Podem ondas geradas por tempestades Canadá abalar plataformas de gelo na Antártida? Um trio de cientistas dos EUA diz que sim. Eles propõem que esse tipo de onda possa ter sido a causa do rompimento espetacular, em 2008, da plataforma de gelo Wilkins, contabilizada como a mais recente vítima do aquecimento global no continente gelado.

A ideia aparece em um estudo na última edição do periódico “Geophysical Research Letters”. Ela lembra o famoso “efeito borboleta”, descrito pelo meteorologista americano Edward Lorenz, pai da teoria do caos. Lorenz se perguntava nos anos 1970 se o bater das asas de uma borboleta no Brasil poderia produzir um tornado no Texas -indicando como os processos climáticos são complexos e interconectados.

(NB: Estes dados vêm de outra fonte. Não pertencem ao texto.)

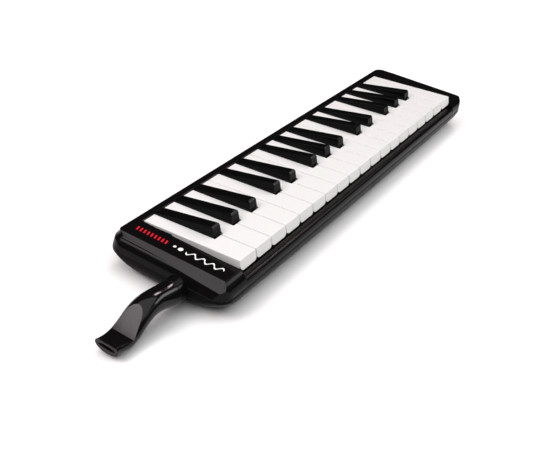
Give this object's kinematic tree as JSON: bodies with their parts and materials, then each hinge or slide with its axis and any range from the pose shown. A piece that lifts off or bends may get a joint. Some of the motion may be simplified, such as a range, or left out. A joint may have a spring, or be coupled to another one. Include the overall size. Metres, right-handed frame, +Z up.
{
  "type": "melodica",
  "caption": "Mouth-blown keyboard with sprung piano keys, a pull-off swivelling mouthpiece, a drain button and a hand strap, in a two-part plastic casing.",
  "frame": {"origin": "centre of the casing's flat base, in the plane it rests on", "axes": "+Z up; +X to the treble end, so the mouthpiece is at -X; the player's side, where the key fronts are, is -Y"},
  "size_m": [0.5182, 0.109, 0.0449],
  "materials": {
    "white_key": "satin white",
    "black_key": "gloss black",
    "casing": "gloss black",
    "lower_casing": "semi-gloss black",
    "collar": "gloss black",
    "mouthpiece": "gloss black",
    "button": "gloss black",
    "bed": "matt black",
    "steel": "zinc plated",
    "spring": "spring steel",
    "brass": "bare brass",
    "reed": "phosphor bronze",
    "rubber": "matt black",
    "felt": "near-black felt",
    "strap": "black grained strap"
  },
  "bodies": {
    "casing": {"upper_casing": "casing", "lower_casing": "lower_casing", "key_bed": "bed", "pivot_rod": "steel", "key_spring_comb": "spring", "white_key_felt": "felt", "black_key_felt": "felt", "reed_plate_low": "brass", "reed_plate_high": "brass", "reeds_low": "reed", "reeds_high": "reed", "reed_rivets": "brass", "reed_plate_screws": "steel", "chest_gasket": "rubber", "wind_chamber": "bed", "mouthpiece_socket": "collar", "drain_guide": "bed", "drain_spring": "spring", "hand_strap": "strap", "strap_blocks": "bed", "strap_screws": "steel", "casing_screws": "steel", "key_bed_screws": "steel"},
    "drain_valve": {"drain_button": "button", "drain_seal": "rubber"},
    "spigot_ring": {"mouthpiece_o_ring": "rubber"},
    "mouthpiece": {"mouthpiece": "mouthpiece"},
    "white_key_01": {"white_key_01": "white_key"},
    "white_key_02": {"white_key_02": "white_key"},
    "white_key_03": {"white_key_03": "white_key"},
    "white_key_04": {"white_key_04": "white_key"},
    "white_key_05": {"white_key_05": "white_key"},
    "white_key_06": {"white_key_06": "white_key"},
    "white_key_07": {"white_key_07": "white_key"},
    "white_key_08": {"white_key_08": "white_key"},
    "white_key_09": {"white_key_09": "white_key"},
    "white_key_10": {"white_key_10": "white_key"},
    "white_key_11": {"white_key_11": "white_key"},
    "white_key_12": {"white_key_12": "white_key"},
    "white_key_13": {"white_key_13": "white_key"},
    "white_key_14": {"white_key_14": "white_key"},
    "white_key_15": {"white_key_15": "white_key"},
    "white_key_16": {"white_key_16": "white_key"},
    "white_key_17": {"white_key_17": "white_key"},
    "white_key_18": {"white_key_18": "white_key"},
    "white_key_19": {"white_key_19": "white_key"},
    "black_key_01": {"black_key_01": "black_key"},
    "black_key_02": {"black_key_02": "black_key"},
    "black_key_03": {"black_key_03": "black_key"},
    "black_key_04": {"black_key_04": "black_key"},
    "black_key_05": {"black_key_05": "black_key"},
    "black_key_06": {"black_key_06": "black_key"},
    "black_key_07": {"black_key_07": "black_key"},
    "black_key_08": {"black_key_08": "black_key"},
    "black_key_09": {"black_key_09": "black_key"},
    "black_key_10": {"black_key_10": "black_key"},
    "black_key_11": {"black_key_11": "black_key"},
    "black_key_12": {"black_key_12": "black_key"},
    "black_key_13": {"black_key_13": "black_key"}
  },
  "joints": [
    {"name": "drain_push", "type": "slide", "parent": "casing", "child": "drain_valve", "axis": [-1, 0, 0], "range_m": [0, 0.0025], "stiffness_N_per_m": 300, "springref_m": -0.003, "deforming": ["drain_spring"]},
    {"name": "mouthpiece_pull", "type": "slide", "parent": "casing", "child": "spigot_ring", "axis": [-1, 0, 0], "range_m": [0, 0.024]},
    {"name": "mouthpiece_turn", "type": "hinge", "parent": "spigot_ring", "child": "mouthpiece", "pos_m": [-0.216, -0.0134, 0.0155], "axis": [1, 0, 0], "range_deg": [-180, 180]},
    {"name": "white_key_01_press", "type": "hinge", "parent": "casing", "child": "white_key_01", "pos_m": [-0.1827, 0.028, 0.0285], "axis": [1, 0, 0], "range_deg": [0, 4.6], "stiffness_Nm_per_rad": 0.15, "springref_deg": -11.46, "deforming": ["key_spring_comb"]},
    {"name": "white_key_02_press", "type": "hinge", "parent": "casing", "child": "white_key_02", "pos_m": [-0.1624, 0.028, 0.0285], "axis": [1, 0, 0], "range_deg": [0, 4.6], "stiffness_Nm_per_rad": 0.15, "springref_deg": -11.46, "deforming": ["key_spring_comb"]},
    {"name": "white_key_03_press", "type": "hinge", "parent": "casing", "child": "white_key_03", "pos_m": [-0.1421, 0.028, 0.0285], "axis": [1, 0, 0], "range_deg": [0, 4.6], "stiffness_Nm_per_rad": 0.15, "springref_deg": -11.46, "deforming": ["key_spring_comb"]},
    {"name": "white_key_04_press", "type": "hinge", "parent": "casing", "child": "white_key_04", "pos_m": [-0.1218, 0.028, 0.0285], "axis": [1, 0, 0], "range_deg": [0, 4.6], "stiffness_Nm_per_rad": 0.15, "springref_deg": -11.46, "deforming": ["key_spring_comb"]},
    {"name": "white_key_05_press", "type": "hinge", "parent": "casing", "child": "white_key_05", "pos_m": [-0.1015, 0.028, 0.0285], "axis": [1, 0, 0], "range_deg": [0, 4.6], "stiffness_Nm_per_rad": 0.15, "springref_deg": -11.46, "deforming": ["key_spring_comb"]},
    {"name": "white_key_06_press", "type": "hinge", "parent": "casing", "child": "white_key_06", "pos_m": [-0.0812, 0.028, 0.0285], "axis": [1, 0, 0], "range_deg": [0, 4.6], "stiffness_Nm_per_rad": 0.15, "springref_deg": -11.46, "deforming": ["key_spring_comb"]},
    {"name": "white_key_07_press", "type": "hinge", "parent": "casing", "child": "white_key_07", "pos_m": [-0.0609, 0.028, 0.0285], "axis": [1, 0, 0], "range_deg": [0, 4.6], "stiffness_Nm_per_rad": 0.15, "springref_deg": -11.46, "deforming": ["key_spring_comb"]},
    {"name": "white_key_08_press", "type": "hinge", "parent": "casing", "child": "white_key_08", "pos_m": [-0.0406, 0.028, 0.0285], "axis": [1, 0, 0], "range_deg": [0, 4.6], "stiffness_Nm_per_rad": 0.15, "springref_deg": -11.46, "deforming": ["key_spring_comb"]},
    {"name": "white_key_09_press", "type": "hinge", "parent": "casing", "child": "white_key_09", "pos_m": [-0.0203, 0.028, 0.0285], "axis": [1, 0, 0], "range_deg": [0, 4.6], "stiffness_Nm_per_rad": 0.15, "springref_deg": -11.46, "deforming": ["key_spring_comb"]},
    {"name": "white_key_10_press", "type": "hinge", "parent": "casing", "child": "white_key_10", "pos_m": [0, 0.028, 0.0285], "axis": [1, 0, 0], "range_deg": [0, 4.6], "stiffness_Nm_per_rad": 0.15, "springref_deg": -11.46, "deforming": ["key_spring_comb"]},
    {"name": "white_key_11_press", "type": "hinge", "parent": "casing", "child": "white_key_11", "pos_m": [0.0203, 0.028, 0.0285], "axis": [1, 0, 0], "range_deg": [0, 4.6], "stiffness_Nm_per_rad": 0.15, "springref_deg": -11.46, "deforming": ["key_spring_comb"]},
    {"name": "white_key_12_press", "type": "hinge", "parent": "casing", "child": "white_key_12", "pos_m": [0.0406, 0.028, 0.0285], "axis": [1, 0, 0], "range_deg": [0, 4.6], "stiffness_Nm_per_rad": 0.15, "springref_deg": -11.46, "deforming": ["key_spring_comb"]},
    {"name": "white_key_13_press", "type": "hinge", "parent": "casing", "child": "white_key_13", "pos_m": [0.0609, 0.028, 0.0285], "axis": [1, 0, 0], "range_deg": [0, 4.6], "stiffness_Nm_per_rad": 0.15, "springref_deg": -11.46, "deforming": ["key_spring_comb"]},
    {"name": "white_key_14_press", "type": "hinge", "parent": "casing", "child": "white_key_14", "pos_m": [0.0812, 0.028, 0.0285], "axis": [1, 0, 0], "range_deg": [0, 4.6], "stiffness_Nm_per_rad": 0.15, "springref_deg": -11.46, "deforming": ["key_spring_comb"]},
    {"name": "white_key_15_press", "type": "hinge", "parent": "casing", "child": "white_key_15", "pos_m": [0.1015, 0.028, 0.0285], "axis": [1, 0, 0], "range_deg": [0, 4.6], "stiffness_Nm_per_rad": 0.15, "springref_deg": -11.46, "deforming": ["key_spring_comb"]},
    {"name": "white_key_16_press", "type": "hinge", "parent": "casing", "child": "white_key_16", "pos_m": [0.1218, 0.028, 0.0285], "axis": [1, 0, 0], "range_deg": [0, 4.6], "stiffness_Nm_per_rad": 0.15, "springref_deg": -11.46, "deforming": ["key_spring_comb"]},
    {"name": "white_key_17_press", "type": "hinge", "parent": "casing", "child": "white_key_17", "pos_m": [0.1421, 0.028, 0.0285], "axis": [1, 0, 0], "range_deg": [0, 4.6], "stiffness_Nm_per_rad": 0.15, "springref_deg": -11.46, "deforming": ["key_spring_comb"]},
    {"name": "white_key_18_press", "type": "hinge", "parent": "casing", "child": "white_key_18", "pos_m": [0.1624, 0.028, 0.0285], "axis": [1, 0, 0], "range_deg": [0, 4.6], "stiffness_Nm_per_rad": 0.15, "springref_deg": -11.46, "deforming": ["key_spring_comb"]},
    {"name": "white_key_19_press", "type": "hinge", "parent": "casing", "child": "white_key_19", "pos_m": [0.1827, 0.028, 0.0285], "axis": [1, 0, 0], "range_deg": [0, 4.6], "stiffness_Nm_per_rad": 0.15, "springref_deg": -11.46, "deforming": ["key_spring_comb"]},
    {"name": "black_key_01_press", "type": "hinge", "parent": "casing", "child": "black_key_01", "pos_m": [-0.17519, 0.028, 0.0285], "axis": [1, 0, 0], "range_deg": [0, 4.6], "stiffness_Nm_per_rad": 0.15, "springref_deg": -11.46, "deforming": ["key_spring_comb"]},
    {"name": "black_key_02_press", "type": "hinge", "parent": "casing", "child": "black_key_02", "pos_m": [-0.15144, 0.028, 0.0285], "axis": [1, 0, 0], "range_deg": [0, 4.6], "stiffness_Nm_per_rad": 0.15, "springref_deg": -11.46, "deforming": ["key_spring_comb"]},
    {"name": "black_key_03_press", "type": "hinge", "parent": "casing", "child": "black_key_03", "pos_m": [-0.12748, 0.028, 0.0285], "axis": [1, 0, 0], "range_deg": [0, 4.6], "stiffness_Nm_per_rad": 0.15, "springref_deg": -11.46, "deforming": ["key_spring_comb"]},
    {"name": "black_key_04_press", "type": "hinge", "parent": "casing", "child": "black_key_04", "pos_m": [-0.09237, 0.028, 0.0285], "axis": [1, 0, 0], "range_deg": [0, 4.6], "stiffness_Nm_per_rad": 0.15, "springref_deg": -11.46, "deforming": ["key_spring_comb"]},
    {"name": "black_key_05_press", "type": "hinge", "parent": "casing", "child": "black_key_05", "pos_m": [-0.06821, 0.028, 0.0285], "axis": [1, 0, 0], "range_deg": [0, 4.6], "stiffness_Nm_per_rad": 0.15, "springref_deg": -11.46, "deforming": ["key_spring_comb"]},
    {"name": "black_key_06_press", "type": "hinge", "parent": "casing", "child": "black_key_06", "pos_m": [-0.03309, 0.028, 0.0285], "axis": [1, 0, 0], "range_deg": [0, 4.6], "stiffness_Nm_per_rad": 0.15, "springref_deg": -11.46, "deforming": ["key_spring_comb"]},
    {"name": "black_key_07_press", "type": "hinge", "parent": "casing", "child": "black_key_07", "pos_m": [-0.00934, 0.028, 0.0285], "axis": [1, 0, 0], "range_deg": [0, 4.6], "stiffness_Nm_per_rad": 0.15, "springref_deg": -11.46, "deforming": ["key_spring_comb"]},
    {"name": "black_key_08_press", "type": "hinge", "parent": "casing", "child": "black_key_08", "pos_m": [0.01462, 0.028, 0.0285], "axis": [1, 0, 0], "range_deg": [0, 4.6], "stiffness_Nm_per_rad": 0.15, "springref_deg": -11.46, "deforming": ["key_spring_comb"]},
    {"name": "black_key_09_press", "type": "hinge", "parent": "casing", "child": "black_key_09", "pos_m": [0.04974, 0.028, 0.0285], "axis": [1, 0, 0], "range_deg": [0, 4.6], "stiffness_Nm_per_rad": 0.15, "springref_deg": -11.46, "deforming": ["key_spring_comb"]},
    {"name": "black_key_10_press", "type": "hinge", "parent": "casing", "child": "black_key_10", "pos_m": [0.07389, 0.028, 0.0285], "axis": [1, 0, 0], "range_deg": [0, 4.6], "stiffness_Nm_per_rad": 0.15, "springref_deg": -11.46, "deforming": ["key_spring_comb"]},
    {"name": "black_key_11_press", "type": "hinge", "parent": "casing", "child": "black_key_11", "pos_m": [0.10901, 0.028, 0.0285], "axis": [1, 0, 0], "range_deg": [0, 4.6], "stiffness_Nm_per_rad": 0.15, "springref_deg": -11.46, "deforming": ["key_spring_comb"]},
    {"name": "black_key_12_press", "type": "hinge", "parent": "casing", "child": "black_key_12", "pos_m": [0.13276, 0.028, 0.0285], "axis": [1, 0, 0], "range_deg": [0, 4.6], "stiffness_Nm_per_rad": 0.15, "springref_deg": -11.46, "deforming": ["key_spring_comb"]},
    {"name": "black_key_13_press", "type": "hinge", "parent": "casing", "child": "black_key_13", "pos_m": [0.15672, 0.028, 0.0285], "axis": [1, 0, 0], "range_deg": [0, 4.6], "stiffness_Nm_per_rad": 0.15, "springref_deg": -11.46, "deforming": ["key_spring_comb"]}
  ]
}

No novo estudo, o grupo liderado pelo oceanógrafo Peter Bromirski, da Scripps Institution, na Califórnia, traz uma amostra dessas interconexões.

Se estiverem certos, eles terão ajudado a solucionar um mistério que intriga a ciência desde 2002, quando satélites flagraram o rompimento em tempo quase real da plataforma Larsen-B. Embora o degelo esteja na origem da ruptura, ninguém sabe direito qual foi a gota d’água para o colapso, já que a Larsen-B e a Wilkins se esfacelaram com tempo bom.

Segundo o trio, as vilãs da história são as chamadas ondas de infragravidade. Elas são geradas quando a marola produzida por tempestades intensas viaja ao longo da costa e se transforma em ondas de longo período. Estas, por sua vez, propagam-se através do oceano, com velocidade maior que a de ondas comuns, e a maior distância.

Como carregam muita energia, essas ondas são capazes de abalar de maneira significativa as plataformas de gelo, imensas línguas glaciais flutuantes presas ao continente. Além disso, diferentemente das marolas, ondas de infragravidade não são enfraquecidas pelo gelo marinho que cobre o oceano Austral na maior parte do ano.

Bromirski e seus colegas Olga Sergienko (Universidade de Princeton) e Douglas MacAyeal (Universidade de Chicago) detectaram sinais de ondas de infragravidade na barreira de Ross, a maior plataforma de gelo antártica. A fonte dos sinais foi localizada em tempestades que se abateram sobre o noroeste da América do Norte; o padrão de ventos ali força as ondas rumo à Antártida.

“A dispersão [das ondas] causa uma diferença no tempo de viagem dos diferentes períodos da onda”, disse Bromirski à Folha. “Isso permite que a trajetória de propagação seja estimada com precisão suficiente para localizar a origem das ondas de infragravidade.”
Segundo os autores, ondas de infragravidade geradas por tempestades longe da Antártida “podem ser um agente mecânico chave que contribui para a produção e/ou expansão de fendas preexistentes em campos ou plataformas de gelo”.

O estudo mostra que tempestades ocorreram na costa da Patagônia em 2008 bem a tempo de ondas de infragravidade terem viajado e causado o colapso de parte da plataforma Wilkins em maio daquele ano. Embora ninguém estivesse lá para medir, afirmam, as ondas de infragravidade “podem ter desempenhado um papel integral” no processo.

E, antes que os céticos de plantão inocentem a mudança climática, Bromirski avisa: “Embora não se antecipe um aumento no número de tempestades, sua intensidade deve aumentar. Tempestades mais fortes produzem marolas de maior amplitude, que devem produzir ondas de infragravidade de maior amplitude”.